Repeat every line below exactly as it reads.

═══ DATA LINES ═══

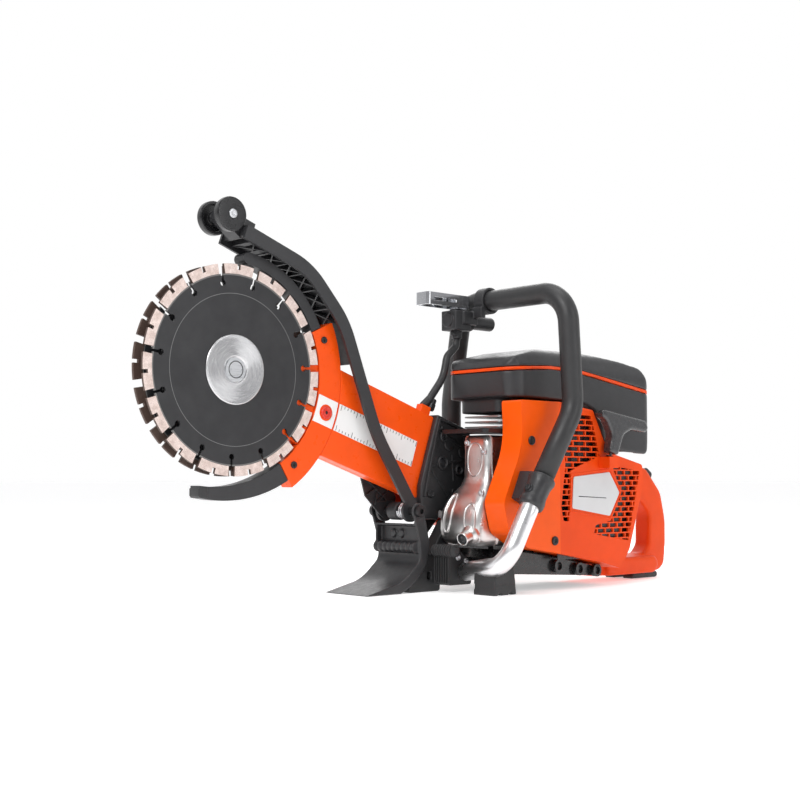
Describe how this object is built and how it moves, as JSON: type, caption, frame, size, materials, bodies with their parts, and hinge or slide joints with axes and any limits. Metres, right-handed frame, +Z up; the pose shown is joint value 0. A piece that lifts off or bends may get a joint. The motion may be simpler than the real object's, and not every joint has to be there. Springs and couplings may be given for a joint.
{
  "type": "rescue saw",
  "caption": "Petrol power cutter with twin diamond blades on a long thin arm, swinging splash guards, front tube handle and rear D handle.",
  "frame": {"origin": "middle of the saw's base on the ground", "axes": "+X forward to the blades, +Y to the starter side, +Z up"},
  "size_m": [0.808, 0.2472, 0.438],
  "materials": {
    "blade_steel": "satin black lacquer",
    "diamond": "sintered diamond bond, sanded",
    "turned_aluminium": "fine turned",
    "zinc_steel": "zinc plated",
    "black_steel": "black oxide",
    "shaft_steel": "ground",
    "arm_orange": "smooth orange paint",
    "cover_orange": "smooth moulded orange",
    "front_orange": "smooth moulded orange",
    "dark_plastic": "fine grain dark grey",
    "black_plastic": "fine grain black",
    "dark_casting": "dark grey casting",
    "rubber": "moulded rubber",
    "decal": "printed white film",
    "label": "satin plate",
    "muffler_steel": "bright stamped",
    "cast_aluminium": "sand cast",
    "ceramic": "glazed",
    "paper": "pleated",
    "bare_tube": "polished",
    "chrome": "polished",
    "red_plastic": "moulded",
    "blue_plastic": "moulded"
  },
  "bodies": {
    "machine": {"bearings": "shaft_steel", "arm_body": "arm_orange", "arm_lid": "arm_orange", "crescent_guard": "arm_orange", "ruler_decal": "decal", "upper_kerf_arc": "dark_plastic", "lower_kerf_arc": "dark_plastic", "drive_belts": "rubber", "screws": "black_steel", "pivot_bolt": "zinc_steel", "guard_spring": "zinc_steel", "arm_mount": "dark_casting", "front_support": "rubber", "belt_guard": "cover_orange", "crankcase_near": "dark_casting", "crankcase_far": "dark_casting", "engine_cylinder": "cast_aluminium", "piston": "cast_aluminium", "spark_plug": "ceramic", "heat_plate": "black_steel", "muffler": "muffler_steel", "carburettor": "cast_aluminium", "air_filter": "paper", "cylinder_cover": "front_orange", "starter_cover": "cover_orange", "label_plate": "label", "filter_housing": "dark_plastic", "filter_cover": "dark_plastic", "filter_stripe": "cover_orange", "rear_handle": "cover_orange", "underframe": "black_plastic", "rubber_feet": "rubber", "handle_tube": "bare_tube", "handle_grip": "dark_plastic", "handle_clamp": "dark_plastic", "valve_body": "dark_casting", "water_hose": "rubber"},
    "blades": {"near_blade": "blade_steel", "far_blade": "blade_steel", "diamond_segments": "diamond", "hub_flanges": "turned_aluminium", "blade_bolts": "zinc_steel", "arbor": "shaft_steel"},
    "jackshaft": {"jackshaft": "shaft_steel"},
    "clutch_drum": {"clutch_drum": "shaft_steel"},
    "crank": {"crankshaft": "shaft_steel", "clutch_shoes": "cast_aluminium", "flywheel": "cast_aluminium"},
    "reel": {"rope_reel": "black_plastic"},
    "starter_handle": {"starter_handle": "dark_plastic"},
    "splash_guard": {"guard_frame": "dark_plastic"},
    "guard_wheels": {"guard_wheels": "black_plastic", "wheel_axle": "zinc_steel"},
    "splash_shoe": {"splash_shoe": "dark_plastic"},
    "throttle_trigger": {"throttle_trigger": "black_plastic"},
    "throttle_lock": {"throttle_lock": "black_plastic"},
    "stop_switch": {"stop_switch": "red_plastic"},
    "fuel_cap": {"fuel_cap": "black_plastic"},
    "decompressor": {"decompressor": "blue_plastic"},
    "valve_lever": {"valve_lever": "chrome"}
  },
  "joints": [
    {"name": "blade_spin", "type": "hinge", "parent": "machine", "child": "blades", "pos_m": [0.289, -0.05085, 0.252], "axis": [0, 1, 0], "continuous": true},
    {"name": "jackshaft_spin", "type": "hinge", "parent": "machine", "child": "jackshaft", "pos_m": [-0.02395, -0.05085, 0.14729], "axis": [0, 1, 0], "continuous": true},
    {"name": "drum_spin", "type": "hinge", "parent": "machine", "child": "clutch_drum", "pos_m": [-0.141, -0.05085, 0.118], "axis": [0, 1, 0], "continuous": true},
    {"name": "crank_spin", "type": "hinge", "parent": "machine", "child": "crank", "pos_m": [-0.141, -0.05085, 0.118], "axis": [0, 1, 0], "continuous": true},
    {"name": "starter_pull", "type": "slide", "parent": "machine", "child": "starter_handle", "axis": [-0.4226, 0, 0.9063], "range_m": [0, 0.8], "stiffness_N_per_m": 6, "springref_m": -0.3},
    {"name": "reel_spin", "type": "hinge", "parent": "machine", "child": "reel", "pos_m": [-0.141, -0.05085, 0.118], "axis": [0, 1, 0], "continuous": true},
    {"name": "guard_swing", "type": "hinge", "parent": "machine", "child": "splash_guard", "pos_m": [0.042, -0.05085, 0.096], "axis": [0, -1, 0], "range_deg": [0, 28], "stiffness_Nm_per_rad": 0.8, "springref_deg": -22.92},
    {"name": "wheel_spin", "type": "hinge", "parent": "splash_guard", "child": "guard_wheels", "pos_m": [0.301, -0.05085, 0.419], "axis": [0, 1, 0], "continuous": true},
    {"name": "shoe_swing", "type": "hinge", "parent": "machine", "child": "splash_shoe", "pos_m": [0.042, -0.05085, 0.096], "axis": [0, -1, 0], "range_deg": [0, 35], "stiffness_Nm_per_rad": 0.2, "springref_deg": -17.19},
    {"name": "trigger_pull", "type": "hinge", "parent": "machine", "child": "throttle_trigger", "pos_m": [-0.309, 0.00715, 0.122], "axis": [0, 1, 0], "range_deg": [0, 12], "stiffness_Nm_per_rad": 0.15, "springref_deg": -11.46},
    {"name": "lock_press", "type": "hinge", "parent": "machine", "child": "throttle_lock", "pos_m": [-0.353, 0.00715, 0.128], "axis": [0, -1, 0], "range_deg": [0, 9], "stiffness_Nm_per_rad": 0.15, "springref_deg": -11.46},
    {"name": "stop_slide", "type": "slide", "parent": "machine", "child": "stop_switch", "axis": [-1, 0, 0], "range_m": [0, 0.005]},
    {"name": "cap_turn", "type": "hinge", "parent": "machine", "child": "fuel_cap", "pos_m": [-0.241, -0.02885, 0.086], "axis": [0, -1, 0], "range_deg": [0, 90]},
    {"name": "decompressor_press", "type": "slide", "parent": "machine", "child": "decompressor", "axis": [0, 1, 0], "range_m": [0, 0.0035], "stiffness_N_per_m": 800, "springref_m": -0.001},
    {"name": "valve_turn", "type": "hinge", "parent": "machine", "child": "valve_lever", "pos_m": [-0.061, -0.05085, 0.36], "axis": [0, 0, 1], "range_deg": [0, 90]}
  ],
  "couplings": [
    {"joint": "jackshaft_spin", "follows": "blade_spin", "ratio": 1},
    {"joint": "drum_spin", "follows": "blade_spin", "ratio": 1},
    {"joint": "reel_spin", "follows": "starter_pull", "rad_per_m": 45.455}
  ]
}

═══

THE RESPONSE:
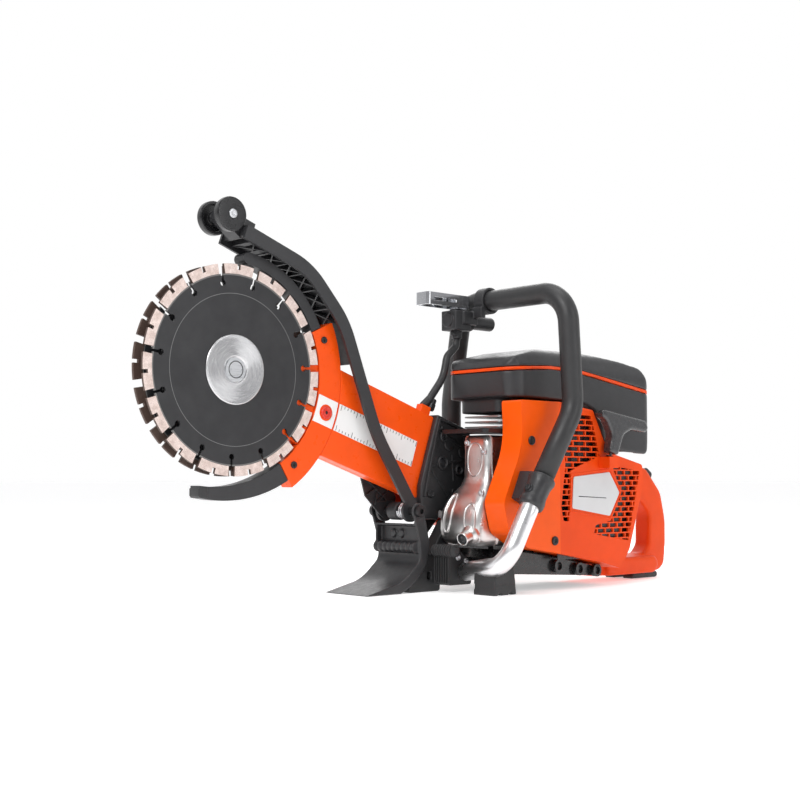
Describe how this object is built and how it moves, as JSON: type, caption, frame, size, materials, bodies with their parts, and hinge or slide joints with axes and any limits. Metres, right-handed frame, +Z up; the pose shown is joint value 0. A piece that lifts off or bends may get a joint. The motion may be simpler than the real object's, and not every joint has to be there. Springs and couplings may be given for a joint.
{
  "type": "rescue saw",
  "caption": "Petrol power cutter with twin diamond blades on a long thin arm, swinging splash guards, front tube handle and rear D handle.",
  "frame": {"origin": "middle of the saw's base on the ground", "axes": "+X forward to the blades, +Y to the starter side, +Z up"},
  "size_m": [0.808, 0.2472, 0.438],
  "materials": {
    "blade_steel": "satin black lacquer",
    "diamond": "sintered diamond bond, sanded",
    "turned_aluminium": "fine turned",
    "zinc_steel": "zinc plated",
    "black_steel": "black oxide",
    "shaft_steel": "ground",
    "arm_orange": "smooth orange paint",
    "cover_orange": "smooth moulded orange",
    "front_orange": "smooth moulded orange",
    "dark_plastic": "fine grain dark grey",
    "black_plastic": "fine grain black",
    "dark_casting": "dark grey casting",
    "rubber": "moulded rubber",
    "decal": "printed white film",
    "label": "satin plate",
    "muffler_steel": "bright stamped",
    "cast_aluminium": "sand cast",
    "ceramic": "glazed",
    "paper": "pleated",
    "bare_tube": "polished",
    "chrome": "polished",
    "red_plastic": "moulded",
    "blue_plastic": "moulded"
  },
  "bodies": {
    "machine": {"bearings": "shaft_steel", "arm_body": "arm_orange", "arm_lid": "arm_orange", "crescent_guard": "arm_orange", "ruler_decal": "decal", "upper_kerf_arc": "dark_plastic", "lower_kerf_arc": "dark_plastic", "drive_belts": "rubber", "screws": "black_steel", "pivot_bolt": "zinc_steel", "guard_spring": "zinc_steel", "arm_mount": "dark_casting", "front_support": "rubber", "belt_guard": "cover_orange", "crankcase_near": "dark_casting", "crankcase_far": "dark_casting", "engine_cylinder": "cast_aluminium", "piston": "cast_aluminium", "spark_plug": "ceramic", "heat_plate": "black_steel", "muffler": "muffler_steel", "carburettor": "cast_aluminium", "air_filter": "paper", "cylinder_cover": "front_orange", "starter_cover": "cover_orange", "label_plate": "label", "filter_housing": "dark_plastic", "filter_cover": "dark_plastic", "filter_stripe": "cover_orange", "rear_handle": "cover_orange", "underframe": "black_plastic", "rubber_feet": "rubber", "handle_tube": "bare_tube", "handle_grip": "dark_plastic", "handle_clamp": "dark_plastic", "valve_body": "dark_casting", "water_hose": "rubber"},
    "blades": {"near_blade": "blade_steel", "far_blade": "blade_steel", "diamond_segments": "diamond", "hub_flanges": "turned_aluminium", "blade_bolts": "zinc_steel", "arbor": "shaft_steel"},
    "jackshaft": {"jackshaft": "shaft_steel"},
    "clutch_drum": {"clutch_drum": "shaft_steel"},
    "crank": {"crankshaft": "shaft_steel", "clutch_shoes": "cast_aluminium", "flywheel": "cast_aluminium"},
    "reel": {"rope_reel": "black_plastic"},
    "starter_handle": {"starter_handle": "dark_plastic"},
    "splash_guard": {"guard_frame": "dark_plastic"},
    "guard_wheels": {"guard_wheels": "black_plastic", "wheel_axle": "zinc_steel"},
    "splash_shoe": {"splash_shoe": "dark_plastic"},
    "throttle_trigger": {"throttle_trigger": "black_plastic"},
    "throttle_lock": {"throttle_lock": "black_plastic"},
    "stop_switch": {"stop_switch": "red_plastic"},
    "fuel_cap": {"fuel_cap": "black_plastic"},
    "decompressor": {"decompressor": "blue_plastic"},
    "valve_lever": {"valve_lever": "chrome"}
  },
  "joints": [
    {"name": "blade_spin", "type": "hinge", "parent": "machine", "child": "blades", "pos_m": [0.289, -0.05085, 0.252], "axis": [0, 1, 0], "continuous": true},
    {"name": "jackshaft_spin", "type": "hinge", "parent": "machine", "child": "jackshaft", "pos_m": [-0.02395, -0.05085, 0.14729], "axis": [0, 1, 0], "continuous": true},
    {"name": "drum_spin", "type": "hinge", "parent": "machine", "child": "clutch_drum", "pos_m": [-0.141, -0.05085, 0.118], "axis": [0, 1, 0], "continuous": true},
    {"name": "crank_spin", "type": "hinge", "parent": "machine", "child": "crank", "pos_m": [-0.141, -0.05085, 0.118], "axis": [0, 1, 0], "continuous": true},
    {"name": "starter_pull", "type": "slide", "parent": "machine", "child": "starter_handle", "axis": [-0.4226, 0, 0.9063], "range_m": [0, 0.8], "stiffness_N_per_m": 6, "springref_m": -0.3},
    {"name": "reel_spin", "type": "hinge", "parent": "machine", "child": "reel", "pos_m": [-0.141, -0.05085, 0.118], "axis": [0, 1, 0], "continuous": true},
    {"name": "guard_swing", "type": "hinge", "parent": "machine", "child": "splash_guard", "pos_m": [0.042, -0.05085, 0.096], "axis": [0, -1, 0], "range_deg": [0, 28], "stiffness_Nm_per_rad": 0.8, "springref_deg": -22.92},
    {"name": "wheel_spin", "type": "hinge", "parent": "splash_guard", "child": "guard_wheels", "pos_m": [0.301, -0.05085, 0.419], "axis": [0, 1, 0], "continuous": true},
    {"name": "shoe_swing", "type": "hinge", "parent": "machine", "child": "splash_shoe", "pos_m": [0.042, -0.05085, 0.096], "axis": [0, -1, 0], "range_deg": [0, 35], "stiffness_Nm_per_rad": 0.2, "springref_deg": -17.19},
    {"name": "trigger_pull", "type": "hinge", "parent": "machine", "child": "throttle_trigger", "pos_m": [-0.309, 0.00715, 0.122], "axis": [0, 1, 0], "range_deg": [0, 12], "stiffness_Nm_per_rad": 0.15, "springref_deg": -11.46},
    {"name": "lock_press", "type": "hinge", "parent": "machine", "child": "throttle_lock", "pos_m": [-0.353, 0.00715, 0.128], "axis": [0, -1, 0], "range_deg": [0, 9], "stiffness_Nm_per_rad": 0.15, "springref_deg": -11.46},
    {"name": "stop_slide", "type": "slide", "parent": "machine", "child": "stop_switch", "axis": [-1, 0, 0], "range_m": [0, 0.005]},
    {"name": "cap_turn", "type": "hinge", "parent": "machine", "child": "fuel_cap", "pos_m": [-0.241, -0.02885, 0.086], "axis": [0, -1, 0], "range_deg": [0, 90]},
    {"name": "decompressor_press", "type": "slide", "parent": "machine", "child": "decompressor", "axis": [0, 1, 0], "range_m": [0, 0.0035], "stiffness_N_per_m": 800, "springref_m": -0.001},
    {"name": "valve_turn", "type": "hinge", "parent": "machine", "child": "valve_lever", "pos_m": [-0.061, -0.05085, 0.36], "axis": [0, 0, 1], "range_deg": [0, 90]}
  ],
  "couplings": [
    {"joint": "jackshaft_spin", "follows": "blade_spin", "ratio": 1},
    {"joint": "drum_spin", "follows": "blade_spin", "ratio": 1},
    {"joint": "reel_spin", "follows": "starter_pull", "rad_per_m": 45.455}
  ]
}